Hank Steinbrecher was on a bullet train from Marseille to Paris when he got a call from the White House. “We are going to win this game, aren’t we?” the voice on the other side asked Steinbrecher, then US Soccer Federation’s general secretary. It was 1998. “The news is going around the world.”
Mohammad Khakpour, too, received a call; not from a high-ranking government official but from the family members of those who had lost their children in the war between Iran and Iraq. “Fathers, mothers called and said this game really does matter to us,” the former Iran defender says in the BBC documentary, ‘The Great Game’. “You have to go and win this game for us.”
On paper, it was merely a group-stage match of the World Cup between two teams that had lost their opening matches. But a meeting between two nations who had severed diplomatic relations in 1980 was always going to be much more than a mere game of football.

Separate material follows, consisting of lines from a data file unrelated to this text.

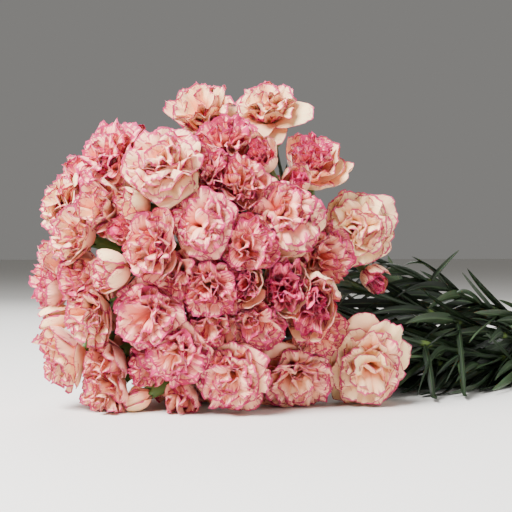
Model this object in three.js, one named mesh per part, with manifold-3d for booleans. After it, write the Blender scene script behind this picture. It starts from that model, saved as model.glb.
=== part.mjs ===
// A bunch of spray carnations lying on its side: ten leafy sprays held by a rubber band, with
// ruffled cream and raspberry blooms packed into a rounded head. Millimetres, +Z up, the table at
// Z = 0, the head at -X and the cut ends at +X. The origin is under the middle of the bunch.
import * as THREE from "three";
import { mergeVertices } from "three/addons/utils/BufferGeometryUtils.js";
import Module from "manifold-3d";

const wasm = await Module();
wasm.setup();

// Driving dimensions
const HEAD = { along: 119, across: 82, tall: 104, height: 116 }; // ellipsoid of the bloom middles
const BAND_X = 400; // from the middle of the head to the rubber band
const BAND_HEIGHT = 15; // of the bundle's middle at the band
const TAIL = 76; // from the band to the cut ends
const TAIL_HEIGHT = 9.2; // of the bundle's middle at the cut ends
const TAIL_SPREAD = { side: 2.7, tall: 0.9 }; // of the bundle at the cut ends, 1 at the band
const MAIN = { cut: 2.2, top: 1.6, swell: 0.9, sides: 5 }; // radii of a main stem and of its nodes
const STALK = { r: 1.35, sides: 5 };
const BRANCHES = [0.55, 0.66, 0.77, 0.88, 1]; // where stalks leave a main stem, of the way from the band to its top
const CALYX = { mouth: 5.2, belly: 4.6, long: 23 };
const BUD_CALYX = { mouth: 4.6, belly: 5, long: 25 };
const BAND = { wire: 1.1, turns: 3, sides: 10 };
const LEAF = { wide: 7, thick: 0.9 };
const SAG = 44; // how far the stems hang below a straight run to the head
const RIM = 0.9; // thickness of a petal's edge
const GAP = 0.3; // between pieces that touch
const CLEAR = 0.9; // between petals and the stems, stalks and calyces of other blooms
const JOIN = 3; // how far each bloom of a pair reaches past the wall between them
const SINK = 1.4; // how far the lowest petals are pressed before they are cut flat at the table
const OUTER_SPRAYS = 8;
const INNER_SPRAYS = 2;

// The place from which the near side is described: at this azimuth (0 looks along +Y), this far
// from the middle of the head and this far to the right of it
const VIEW = { azimuth: -25, distance: 758, shift: 31, height: 110, focal: 1000, middle: 256 };

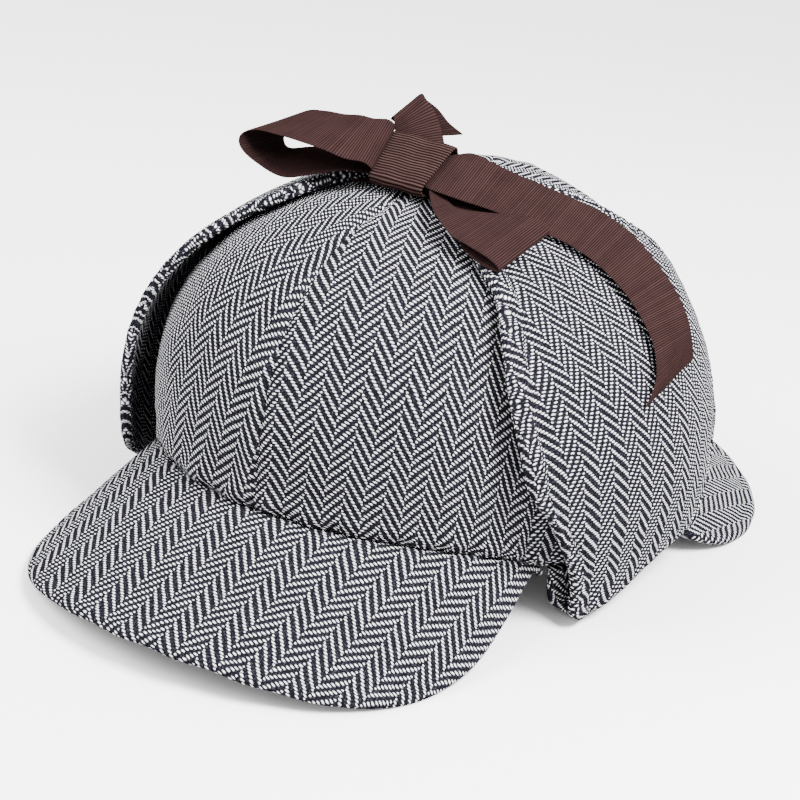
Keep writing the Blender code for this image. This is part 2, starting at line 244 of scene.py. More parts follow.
def ruffled(
    flat: np.ndarray, share: np.ndarray, amount: float, seed: int, size: float = 5.5 * MM
) -> np.ndarray:
    """Displace flat places unevenly, so that the weave is drawn askew near a seam.

    Args:
        flat: grid of flat places.
        share: how strongly each place is displaced, 0 to 1.
        amount: greatest displacement, metres.
        seed: chooses the unevenness.
        size: length of a wave of the displacement, metres.

    Returns:
        The displaced flat places.
    """
    shifts = [unevenness(flat[..., 0], flat[..., 1], size, seed + turn) for turn in (0, 1)]
    return flat + amount * share[..., None] * np.stack(shifts, axis=-1)


# ---------------------------------------------------------------- meshes


def wall_mesh(
    name: str,
    upper: np.ndarray,
    lower: np.ndarray,
    flat: np.ndarray,
    under: np.ndarray | None = None,
    ring: bool = False,
) -> bpy.types.Object:
    """Make one closed solid between two matching grids of points.

    Quads join neighbours on each grid, and a band of quads joins the two grids'
    outlines, or a ring's two open ends. The flat grid becomes the piece's UV map,
    in metres.

    Args:
        name: the piece's name.
        upper: rows by columns by three, one face of the cloth.
        lower: the other face.
        flat: rows by columns by two, place of each point in the flat cloth; a
            ring has one row more, for the join.
        under: the same for the lower face, where it differs.
        ring: joins the last row to the first.

    Returns:
        The new object, linked to the scene.
    """
    rows, columns = upper.shape[:2]
    count = rows * columns
    spots = np.arange(count).reshape(rows, columns)
    marks = np.arange(flat.shape[0] * columns).reshape(-1, columns)
    total = marks.size
    if ring:
        spots = np.vstack([spots, spots[:1]])
        side_spots, side_marks = (
            [(grid[1:, 0], grid[:-1, 0]), (grid[:-1, -1], grid[1:, -1])] for grid in (spots, marks)
        )
    else:
        loops = [
            np.concatenate([grid[0, :-1], grid[:-1, -1], grid[-1, :0:-1], grid[:0:-1, 0]])
            for grid in (spots, marks)
        ]
        pairs = [(loop, np.roll(loop, -1)) for loop in loops]
        side_spots, side_marks = pairs[:1], pairs[1:]

    def corners(grid: np.ndarray, sides: list, offset: int) -> np.ndarray:
        """Corner numbers of the upper, lower and side quads."""
        quads = np.stack([grid[:-1, :-1], grid[1:, :-1], grid[1:, 1:], grid[:-1, 1:]], -1)
        quads = quads.reshape(-1, 4)
        rims = [np.stack([a, b, b + offset, a + offset], -1) for a, b in sides]
        return np.vstack([quads, quads[:, ::-1] + offset, *rims])

    faces = corners(spots, side_spots, count)
    uv_corners = corners(marks, side_marks, total)
    points = np.vstack([upper.reshape(-1, 3), lower.reshape(-1, 3)])
    a, b, c, d = (points[faces[:, n]] for n in range(4))
    volume = np.einsum("ij,ij->", a, np.cross(b, c)) + np.einsum("ij,ij->", a, np.cross(c, d))
    if volume < 0:
        faces, uv_corners = faces[:, ::-1], uv_corners[:, ::-1]
    mesh = bpy.data.meshes.new(name)
    mesh.from_pydata(points.tolist(), [], faces.tolist())
    layer = mesh.uv_layers.new(name="cloth")
    both = [face.reshape(-1, 2) for face in (flat, flat if under is None else under)]
    places = np.vstack(both)[uv_corners.reshape(-1)]
    layer.data.foreach_set("uv", places.astype(np.float32).ravel())
    mesh.shade_smooth()
    mesh.update()
    made = bpy.data.objects.new(name, mesh)
    bpy.context.scene.collection.objects.link(made)
    return made


# ---------------------------------------------------------------- shader writing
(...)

“Others,” the Iran coach Jalal Talebi says in the documentary, “called it ‘the mother of all games’ and the ‘match of the century’.” Or, ‘the Great Satan’ taking on ‘the Axis of Evil’.
As the United States and Iran prepare to face each other in a winner-takes-all Group B match in Doha on Tuesday (12.30 am, Wednesday, IST), the backdrop won’t be as politically-charged as it was when the two teams met the last time – which was also their first meeting – back in 1998.